▶ **GIVEN PROBLEM**
Look at each line of the records and count those with "scene" in them. Please answer with the count alone.

▶ **SUPPLIED INFORMATION**
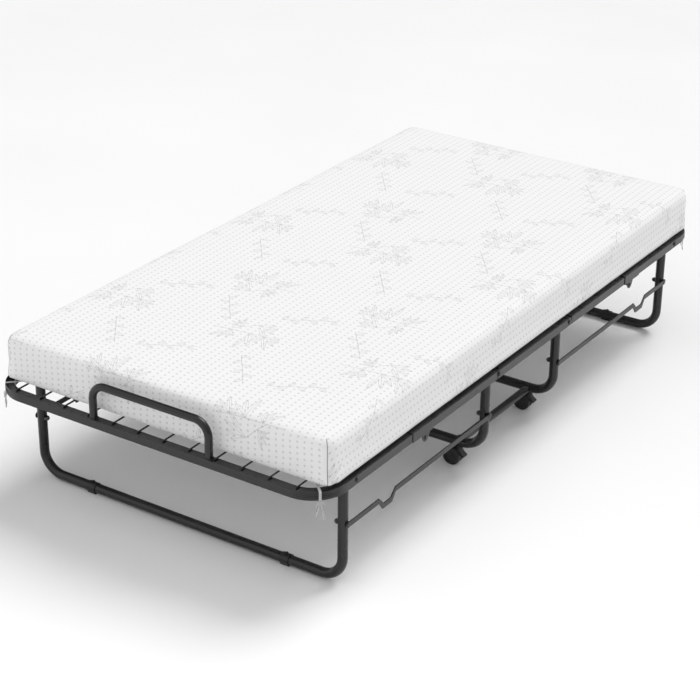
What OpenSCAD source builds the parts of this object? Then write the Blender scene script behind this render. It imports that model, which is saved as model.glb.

* * *

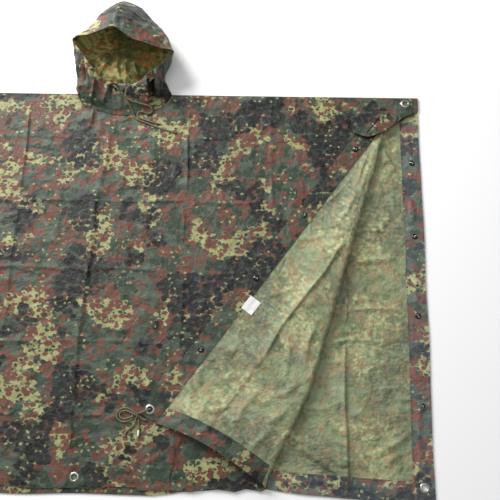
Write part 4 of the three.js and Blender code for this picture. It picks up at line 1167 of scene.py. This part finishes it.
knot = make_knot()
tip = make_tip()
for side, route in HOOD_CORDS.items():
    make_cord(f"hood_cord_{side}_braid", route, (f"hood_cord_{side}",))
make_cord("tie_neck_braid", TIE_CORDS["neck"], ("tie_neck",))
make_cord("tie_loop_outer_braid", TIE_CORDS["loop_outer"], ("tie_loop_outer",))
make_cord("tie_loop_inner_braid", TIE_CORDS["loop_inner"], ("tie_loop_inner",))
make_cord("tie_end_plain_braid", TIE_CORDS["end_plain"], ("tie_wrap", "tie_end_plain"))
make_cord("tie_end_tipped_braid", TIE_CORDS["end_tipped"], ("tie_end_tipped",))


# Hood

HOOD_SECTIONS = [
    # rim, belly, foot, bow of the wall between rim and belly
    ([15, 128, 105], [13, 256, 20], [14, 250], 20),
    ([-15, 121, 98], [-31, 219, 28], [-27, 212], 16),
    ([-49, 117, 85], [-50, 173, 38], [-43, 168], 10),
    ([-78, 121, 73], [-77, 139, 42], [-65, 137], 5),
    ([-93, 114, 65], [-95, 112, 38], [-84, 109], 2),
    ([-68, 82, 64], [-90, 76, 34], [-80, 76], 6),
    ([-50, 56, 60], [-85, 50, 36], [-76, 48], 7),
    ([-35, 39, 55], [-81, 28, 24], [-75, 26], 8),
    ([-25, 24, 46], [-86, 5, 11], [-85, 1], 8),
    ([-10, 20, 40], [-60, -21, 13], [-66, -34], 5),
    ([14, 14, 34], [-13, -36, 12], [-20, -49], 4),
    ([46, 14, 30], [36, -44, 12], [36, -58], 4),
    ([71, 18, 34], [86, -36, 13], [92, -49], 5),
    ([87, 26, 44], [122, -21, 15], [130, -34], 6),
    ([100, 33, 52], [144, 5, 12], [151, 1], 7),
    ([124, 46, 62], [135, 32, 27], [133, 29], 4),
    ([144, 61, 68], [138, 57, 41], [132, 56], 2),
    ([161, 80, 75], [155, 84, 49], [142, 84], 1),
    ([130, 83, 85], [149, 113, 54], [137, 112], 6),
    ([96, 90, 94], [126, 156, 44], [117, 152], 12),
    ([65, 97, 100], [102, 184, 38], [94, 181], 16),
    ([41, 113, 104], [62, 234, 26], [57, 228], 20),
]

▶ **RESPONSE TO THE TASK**
2